Milli Biyometrik Veri Yönetim Sistemi Projesi’nde, nitelikli ve niteliksiz parmak izi tanıma sistemi dışında, avuç içi tanıma, retina ve iris tanıma, yüz tanıma, ses tanıma, yazı ve imza tanıma gibi özellikler de yer alacak.
Proje kapsamında, biyometrik verinin toplanacağı, sayısallaştırılacağı ve doğrulanacağı merkezi bir “milli biyometrik veri merkezi” kurulması hedefleniyor.

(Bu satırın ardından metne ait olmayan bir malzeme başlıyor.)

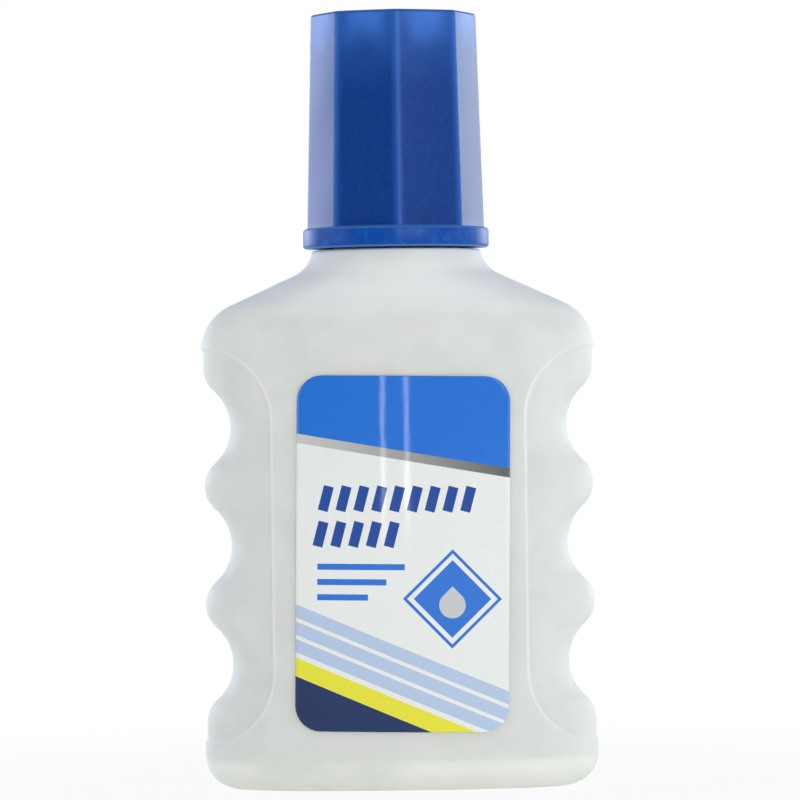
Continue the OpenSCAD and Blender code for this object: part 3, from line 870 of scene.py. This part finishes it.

Projenin devreye alınan birinci fazı kapsamında, parmak izi tarayıcılarından okunan izlerle çalışan “parmak izi tanıma ürünü”nün hayata geçirildiğini anlatan İçişleri Bakanı Soylu, şunları kaydetti:
“Birinci faz kapsamında, 25 Mart 2021 Perşembe akşamı, yabancı ürün devreden çıkarılmış, yerine kendi milli ürünümüz devreye alınmıştır. Bundan sonra da belli bir program dahilinde Nüfus Genel Müdürlüğümüz, Jandarma, Emniyet ve Sahil Güvenlik birimlerimiz yerli sisteme geçecektir. Bu algoritma, hem kendi hizmet ve güvenlik kapasitemizi artıracak hem de ihraç edebileceğimiz bir değer olacaktır. Bu alana hakim olmak, her vatandaşımıza daha fazla güvenlik, daha hızlı ve verimli hizmet, daha az bürokrasi getirecektir. Bu, her vatandaşımızın gurur duyacağı tamamen yerli ve milli bir dönüşümdür. Kamu hizmetinden sınır kontrolüne, bankacılıktan şehir güvenliğine kadar sayısız alanda kullanılan biyometrik sistemlerin bu dönüşümü sayesinde, güvenlik zafiyeti minimum düzeye inecek ve bilginin, verinin bir güç olacağı gelecekte Türkiye’yi, yarışın ön saflarına taşıyacaktır.”